Doubtlessly, after more than half a century, when we look back upon the history, the world owes the brave red army for their huge sacrifice in their defeating the Nazi Germans. However, when it comes to each individual life fighting in that war, the movie presented things that shocked me to certain extent. Perhaps due to the background in which I grew up, I have always pictured every Soviet Union red army soldier only with iron will and determination. I have never imagined that in the midst of all the sacrifice in the bloody battle, there are ones who were frightened and wanted to retreat. Neither have I imagined a loving mother straight up and down, after hearing mistakenly that her son betrayed the country and had gone over to the Germans, would think that “perhaps he’s made the right choice”. Her brave little Sacha collected intelligence about the major at the risk and eventually paying the price of life, just because he so innocently wanted Vassily to “win”. Even Vassily himself was not a perfect hero in the traditional sense. As a sniper, he clearly saw the enemy through the sight “if he has a wedding ring” or “if he shaved that morning”; he saw them not as uniforms but as human faces, and “those faces don’t go away”. He was brave; but after realizing the impossible skills and tactic of major Konig, he found Danilov and told him that “you have to stop writing about me. You promised a victory I can’t deliver.” He fought with every bit of his energy; but he could also miss the ideal chance to shot out of mere fatigue and sleepiness. He devoted himself to the country; but his ideal was not to give all he had to the cause of communism, but to run a factory, becoming the man who “sees and knows everything” there. All those figures, those who sacrificed themselves for the greater good, were first human and then courageous and respectable heroes.

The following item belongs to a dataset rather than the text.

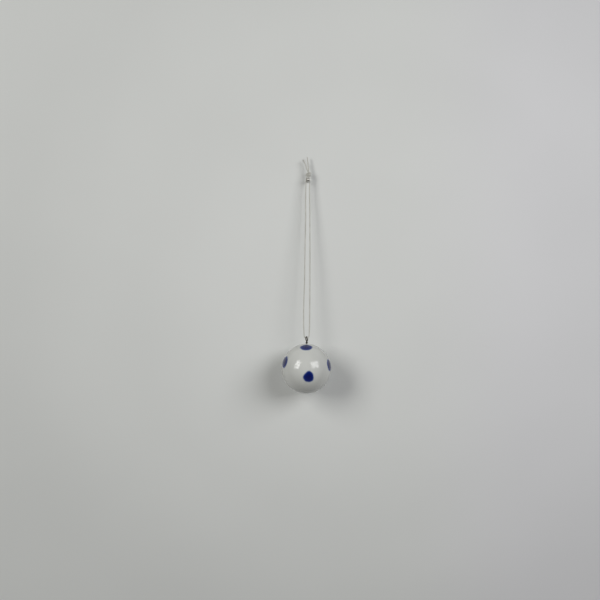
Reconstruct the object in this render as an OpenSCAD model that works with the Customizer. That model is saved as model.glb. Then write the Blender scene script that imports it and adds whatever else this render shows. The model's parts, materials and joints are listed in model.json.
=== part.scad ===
// Porcelain ball bell with a wire eye, on a knotted cord loop. Millimetres, +Z up, the front faces -Y.
// The origin is the hanging point: the centre of the nail or hook that the loop hangs on.

/* [Ball] */
// Outside diameter of the porcelain ball
ball_d = 40.5; // [36:0.5:44]
// Thickness of the porcelain wall
wall = 2.4; // [2:0.1:3]

/* [Sound slit] */
// Width of the slit under the ball
slit_w = 3; // [2:0.5:4]
// Distance between the round holes at the slit's ends
slit_span = 19; // [16:1:20]
// Diameter of the round hole at each end of the slit
slit_end_d = 6.2; // [6.2:0.2:7]

/* [Cobalt dots] */
// Diameter of a dot
dot_d = 9; // [7:0.5:10]
// Depth that the cobalt lies in the glaze
dot_depth = 0.15; // [0.1:0.05:0.2]

/* [Wire hanger] */
// Diameter of the wire
wire_d = 0.9; // [0.8:0.05:0.9]
// Diameter of the hole in the eye
eye_hole_d = 2.3; // [2.2:0.1:2.4]
// Height of the eye's centre above the top of the ball
eye_rise = 4.1; // [3.6:0.1:5]
// Gap between the cord and the top of the eye, which rests on it
eye_gap = 0.1; // [0.05:0.05:0.1]
// Turn of the eye's plane away from the front-to-back plane, in degrees
eye_turn = 26; // [0:1:26]
// Radial clearance of the twisted neck in the hole on top of the ball
neck_gap = 0.08; // [0.05:0.01:0.1]
// Angle that each leg spreads under the dome, seen from the ball's centre
leg_angle = 30; // [20:1:35]
// Gap between the legs and the dome
leg_gap = 0.2; // [0.15:0.05:0.3]

/* [Pellet] */
// Diameter of the loose pellet
pellet_d = 9.5; // [8.5:0.5:10]
// Gap between the pellet and the wall that it rolls on
pellet_gap = 0.3; // [0.3:0.05:0.5]

/* [Cord] */
// Diameter of the cord
cord_d = 1; // [0.8:0.1:1]
// Height of the knot
knot_h = 5.8; // [5:0.2:6.4]
// Width of the knot
knot_w = 5.4; // [4.8:0.2:6]
// Depth of the knot from front to back
knot_depth = 4.2; // [3.6:0.2:5]

/* [Hidden] */

porcelain = [0.93, 0.93, 0.90];
cobalt = [0.04, 0.08, 0.30];
dark_wire = [0.28, 0.27, 0.26];
bisque = [0.88, 0.85, 0.79];
cotton = [0.90, 0.88, 0.80];

ball_r = ball_d / 2;
inner_r = ball_r - wall;

// Where each dot is: its turn from the front, positive to +X, and its height above the ball's equator.
// Three rings of three, each ring staggered against the next, as a hand dabs them on.
dots = [[-2, 59], [118, 60], [239, 57],
        [-66, 15], [69.5, 9], [180, 12],
        [5, -18], [126, -20], [246, -17]];

// Route of the loop, as [x, z], from inside the knot, past the left of the nail, through the eye and back.
loop_route = [
    [-0.6, 4], [-1.1, 1.8], [-1.4, 0], [-1.5, -3], [-1.75, -8], [-1.8, -18], [-1.6, -30], [-1.75, -45],
    [-1.95, -60], [-2, -75], [-2.2, -90], [-2.5, -103], [-2.65, -114], [-2.55, -122], [-2.25, -127],
    [-2.1, -129.5], [-2.05, -130.8], [-1.8, -131.8], [-1.1, -132.55], [0, -132.85],
    [1.1, -132.55], [1.8, -131.8], [2.05, -130.8], [2.1, -129.5], [2.2, -127], [2.35, -122],
    [2.4, -114], [2.4, -103], [2.35, -90], [2.3, -75], [2.2, -60], [2, -45], [1.85, -30], [1.6, -18],
    [1.4, -8], [1.4, -3], [1.4, 0], [1.1, 1.8], [0.6, 4]];
end_left_route = [[-0.5, 6.5], [-0.9, 9], [-1.6, 12], [-2.8, 14.8], [-4.7, 17.3]];
end_up_route = [[0.7, 6.5], [0.5, 9], [0.1, 12], [-0.3, 15.5], [-0.8, 19.9]];
knot_place = [0.3, 0, 5];

// The eye hangs on the lowest point of the loop, and the ball hangs under the eye.
loop_bottom = min([for (p = loop_route) p[1]]);
eye_z = loop_bottom + cord_d / 2 + eye_gap - eye_hole_d / 2;
eye_r = (eye_hole_d + wire_d) / 2;
centre_z = eye_z - eye_rise - ball_r;

// The neck is the wire's two ends twisted together, so it is two wires wide.
neck_r = wire_d;
leg_r = inner_r - leg_gap - wire_d / 2;
pellet_orbit = inner_r - pellet_gap - pellet_d / 2;

function unit(v) = v / norm(v);

// Catmull-Rom point at t between p[i] and p[i + 1].
function between(p, i, t) =
    let (a = p[max(i - 1, 0)], b = p[i], c = p[i + 1], d = p[min(i + 2, len(p) - 1)])
    b + t / 2 * (c - a + t * (2 * a - 5 * b + 4 * c - d + t * (3 * b - 3 * c + d - a)));

function smooth(p) = [for (i = [0 : len(p) - 2]) for (t = [0, 0.5]) between(p, i, t), p[len(p) - 1]];

function along(p, i) = unit(p[min(i + 1, len(p) - 1)] - p[max(i - 1, 0)]);

// A round tube that follows a smoothed route in the XZ plane.
module tube(route, d) {
    sides = 8;
    p = smooth(route);
    rings = len(p);
    points = [for (i = [0 : rings - 1]) for (k = [0 : sides - 1])
        let (out = cos(360 * k / sides) * d / 2, ahead = along(p, i))
        [p[i][0] + out * ahead[1], sin(360 * k / sides) * d / 2, p[i][1] - out * ahead[0]]];
    walls = [for (i = [0 : rings - 2]) for (k = [0 : sides - 1])
        let (a = i * sides + k, b = i * sides + (k + 1) % sides) [a, a + sides, b + sides, b]];
    first = [for (k = [0 : sides - 1]) k];
    last = [for (k = [sides - 1 : -1 : 0]) (rings - 1) * sides + k];
    polyhedron(points, concat(walls, [first, last]));
}

// The children, moved from the top of a ball at the origin to each dot's place.
module at_each_dot() {
    for (dot = dots)
        rotate([0, 0, dot[0]]) rotate([90 - dot[1], 0, 0]) children();
}

module sound_slit() {
    translate([0, 0, -ball_d]) linear_extrude(ball_d) {
        square([slit_span, slit_w], center = true);
        for (side = [-1, 1]) translate([side * slit_span / 2, 0]) circle(d = slit_end_d, $fn = 48);
    }
}

module dot_layer() {
    difference() {
        sphere(r = ball_r, $fn = 96);
        sphere(r = ball_r - dot_depth, $fn = 96);
    }
}

module dot_columns() {
    at_each_dot() cylinder(d = dot_d, h = ball_d, $fn = 48);
}

module porcelain_shell() {
    color(porcelain) translate([0, 0, centre_z]) difference() {
        sphere(r = ball_r, $fn = 96);
        sphere(r = inner_r, $fn = 96);
        cylinder(r = neck_r + neck_gap, h = ball_d, $fn = 48);
        sound_slit();
        intersection() {
            dot_layer();
            dot_columns();
        }
    }
}

module cobalt_dots() {
    color(cobalt) translate([0, 0, centre_z]) intersection() {
        dot_layer();
        dot_columns();
    }
}

module wire_hanger() {
    color(dark_wire) {
        translate([0, 0, eye_z]) rotate([0, 0, -eye_turn]) rotate([0, 90, 0])
            rotate_extrude($fn = 64) translate([eye_r, 0]) circle(d = wire_d, $fn = 24);
        translate([0, 0, centre_z + leg_r])
            cylinder(r = neck_r, h = eye_z - eye_r - centre_z - leg_r, $fn = 32);
        translate([0, 0, centre_z]) rotate([90, 0, 0]) rotate([0, 0, 90 - leg_angle])
            rotate_extrude(angle = 2 * leg_angle, $fn = 96) translate([leg_r, 0]) circle(d = wire_d, $fn = 24);
    }
}

module pellet() {
    color(bisque) translate([0, 0, centre_z - pellet_orbit]) sphere(d = pellet_d, $fn = 48);
}

module cord_loop() {
    color(cotton) tube(loop_route, cord_d);
}

module cord_knot() {
    color(cotton) translate(knot_place) scale([knot_w, knot_depth, knot_h]) sphere(d = 1, $fn = 32);
}

module cord_end_left() {
    color(cotton) tube(end_left_route, cord_d);
}

module cord_end_up() {
    color(cotton) tube(end_up_route, cord_d);
}

porcelain_shell();
cobalt_dots();
wire_hanger();
pellet();
cord_loop();
cord_knot();
cord_end_left();
cord_end_up();
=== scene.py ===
"""A porcelain ball bell with cobalt dots. It hangs by a wire eye on a knotted cotton cord, from a nail in a
pale wall.

Shapes are worked out in millimetres in the row frame, and turned into metres when a mesh is made.
"""

import json
import math

import bpy
import numpy as np
from mathutils import Matrix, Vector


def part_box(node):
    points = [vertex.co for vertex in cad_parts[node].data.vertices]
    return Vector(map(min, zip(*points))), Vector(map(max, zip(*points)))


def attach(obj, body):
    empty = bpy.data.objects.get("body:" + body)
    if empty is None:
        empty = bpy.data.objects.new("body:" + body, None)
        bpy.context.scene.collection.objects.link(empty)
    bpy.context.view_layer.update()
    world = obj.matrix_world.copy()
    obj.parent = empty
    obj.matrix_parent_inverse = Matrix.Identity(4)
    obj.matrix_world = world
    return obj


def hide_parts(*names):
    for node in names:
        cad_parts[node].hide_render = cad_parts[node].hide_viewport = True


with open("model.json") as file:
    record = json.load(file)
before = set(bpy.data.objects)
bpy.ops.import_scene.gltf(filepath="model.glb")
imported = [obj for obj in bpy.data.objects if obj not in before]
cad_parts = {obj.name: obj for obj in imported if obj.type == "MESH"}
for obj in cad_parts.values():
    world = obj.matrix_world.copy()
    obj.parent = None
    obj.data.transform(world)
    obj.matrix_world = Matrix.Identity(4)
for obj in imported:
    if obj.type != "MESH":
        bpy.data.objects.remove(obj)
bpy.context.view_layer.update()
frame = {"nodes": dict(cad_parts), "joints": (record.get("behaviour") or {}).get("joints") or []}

MM = 0.001
joints = {j["name"]: j for j in frame["joints"]}


def node_points(node):
    """The CAD node's vertices in millimetres."""
    return np.array([v.co for v in frame["nodes"][node].data.vertices], float) / MM


CENTRE = np.array(joints["ball_swivel"]["pos_m"], float) / MM
shell_reach = np.linalg.norm(node_points("porcelain_shell") - CENTRE, axis=1)
BALL_R = shell_reach.max()
INNER_R = shell_reach.min()
EYE_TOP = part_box("wire_hanger")[1].z / MM
WIRE_R = 0.45

# ------------------------------------------------------------------ camera

# In the photo the ball rests on an upright wall and the cord leans. Here the cord hangs plumb, so the wall and
# the camera lean together.
WALL_LEAN = math.radians(5.44)
CAMERA_ROLL = math.radians(0.54)
CAMERA_FROM_CENTRE = np.array([-5.73, -533.3, 5.5])

camera_data = bpy.data.cameras.new("camera")
camera_data.sensor_width = 36
camera_data.lens = 38.9
camera_data.clip_start = 0.01
camera = bpy.data.objects.new("camera", camera_data)
bpy.context.scene.collection.objects.link(camera)
camera.matrix_world = (
    Matrix.Translation(((CENTRE + CAMERA_FROM_CENTRE) * MM).tolist())
    @ Matrix.Rotation(math.pi / 2 + WALL_LEAN, 4, "X")
    @ Matrix.Rotation(CAMERA_ROLL, 4, "Z")
)
bpy.context.scene.camera = camera

# ------------------------------------------------------------------ mesh helpers


def unit(v):
    v = np.asarray(v, float)
    return v / np.linalg.norm(v, axis=-1, keepdims=True)


def new_object(name, points, faces, smooth=True):
    mesh = bpy.data.meshes.new(name)
    mesh.from_pydata((np.asarray(points, float) * MM).tolist(), [], [list(f) for f in faces])
    mesh.update()
    if smooth:
        mesh.shade_smooth()
    obj = bpy.data.objects.new(name, mesh)
    bpy.context.scene.collection.objects.link(obj)
    return obj


def attribute(obj, name, values):
    obj.data.attributes.new(name, "FLOAT", "POINT").data.foreach_set("value", np.asarray(values, np.float32))


def through(route, steps=8):
    """A smooth line through the route's points."""
    p = np.asarray(route, float)
    out = []
    for i in range(len(p) - 1):
        a, b, c, d = p[max(i - 1, 0)], p[i], p[i + 1], p[min(i + 2, len(p) - 1)]
        for t in np.arange(steps) / steps:
            out.append(b + t / 2 * (c - a + t * (2 * a - 5 * b + 4 * c - d + t * (3 * b - 3 * c + d - a))))
    return np.array(out + [p[-1]])


def softened(p, rounds):
    """The same line with its corners rounded off."""
    p = p.copy()
    for _ in range(rounds):
        p[1:-1] += 0.25 * (p[:-2] - 2 * p[1:-1] + p[2:])
    return p


def travelled(p):
    """How far along the line each point is."""
    return np.concatenate([[0], np.cumsum(np.linalg.norm(np.diff(p, axis=0), axis=1))])


def even(p, step=None, count=None):
    """The same line with points an even distance apart."""
    s = travelled(p)
    count = count or int(round(s[-1] / step)) + 1
    at = np.linspace(0, s[-1], count)
    return np.stack([np.interp(at, s, p[:, k]) for k in range(3)], 1)


def directions(p):
    return unit(np.gradient(p, axis=0))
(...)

But some people did not realize this. They were blinded by the shining, perfect ideal and could not see the world or themselves clearly in the objective way. The character Danilov in the movie carried such typical trait. Perhaps many despise him as a “snake”, I personally feel the deepest and most painful sympathy for him. As a young promising political officer, Danilov was well educated and sincerely believed in communism. He believed in truth, believed in his own pursuit for the truth, but failed to observe himself and others in real forms. Although his belief was all equality, deep down he also considered himself “born for a different purpose” and more useful than those fighting in the battleground. Both Danilov and Vassily fell in love with a beautiful female soldier Tania. But no matter how Danilov tried and how reserved Vassily was at the beginning, the girl’s heart of course only went to the hero. Danilov was integrated, yet he could not see his own selfishness. He was sincere, yet he could not see his own envy. He used his power to transfer Tania for he wanted her to be safe. He let Sacha risk his life for intelligence, because he had to answer to Kruschev with a final victory. After finding out Tania’s love for Vassily, he was so overwhelmed by jealousy that he wrote in fury a report that in that circumstance could kill a person: Vassily’s “indescribable duration of his duel with the Nazi shot and public defeated comments could only be due to his lack of belief of the communist ideal”. Well, no wonder a lot of audiences do not like him.

I sympathize, because I see a piece of myself and perhaps of many others from Danilov. I cared for truth and the beautiful so much that I did not have the courage to confront the real self and the real world, making small or large mistakes without knowing. I know that Danilov was sincere, because when Tania was hit by shred in a commotion, he knelt down in front of the girl in blood who he loved so dearly. He shouted an aching cry, disclosing and tearing the deepest bottom of his own mind. He found Vassily who was still in duel with the major and painfully spoke the following words. “I’ve been such a fool, Vassily. Man will always be man. There is no new man. We tried so hard to create a society that was equal, where there would be nothing to envy on neighbor. But there will always be something to envy, a smile, a friendship… In this world, or even a soviet one, there will always be rich and poor, rich in gifts, poor in gifts, rich in love, poor in love… Tania is dead. She was going to come back for you. She was right, you are a good man…” In a despondent composure Danilov made a decision, “Let me help you Vassily. Something useful for a change. Let me show you where the major is.” He took off his helmet and raised his head from the hiding place, instantly shot on the forehead by major Konig, whose position was hence exposed by Danilov’s life.

I understand his decision. I understand the pain when one sees something valued so high and dearly vanishing into the thin air, when love and belief are destroyed or mocked by reality. A vulnerable heart that dreams of light with eyes closed simply cannot handle the despair that is so profound. It makes one fall to an abyss, doubting all, losing the motivation to live. Death is the perfect annotation for sincerity, the only escape and extrication. He had not had the courage of confronting before. He still didn’t. The only thing he could do was to give the broken world a useful gift when he departed. Danilov was also a hero. At least in that last moment, he became a hero of truthfulness.

But Danilov was only a tragic hero. No matter how bad the world needs more heroes, we do not need them in such a sad way. Although everyone has to find his/her own path, tragedy in the past may help avoid repeating itself in the future. We believe in truth, not just because of its soothing glow, but also because it is reality. I often think that love and belief have something in common- perhaps that is exactly why in many people including Danilov’s hearts, the two emotions are so tightly entwined. We love for it is beautiful. But if only for it is beautiful and refusing to acknowledge or accept the parts that are not so beautiful, then it is not true love. Rather, it is merely a pretty yet pale dream a heart weaves for itself. The more passion one has, the more lost, excruciating, desperate it will be when waken up by reality. We can never give up love and belief. We have to be brave to believe, to face the world and ourselves. To believe does not only require piousness, it also requires honest courage. The imperfect does not mean that it is not beautiful or not worth pursuing. It does not deserve to be discarded. To believe is not to be destroyed, not to create tragedies, but to fill all our lives with hopes and meanings. At least, I am talking about myself. I hope with true, healthy belief I can passionately see the world, see myself, and live.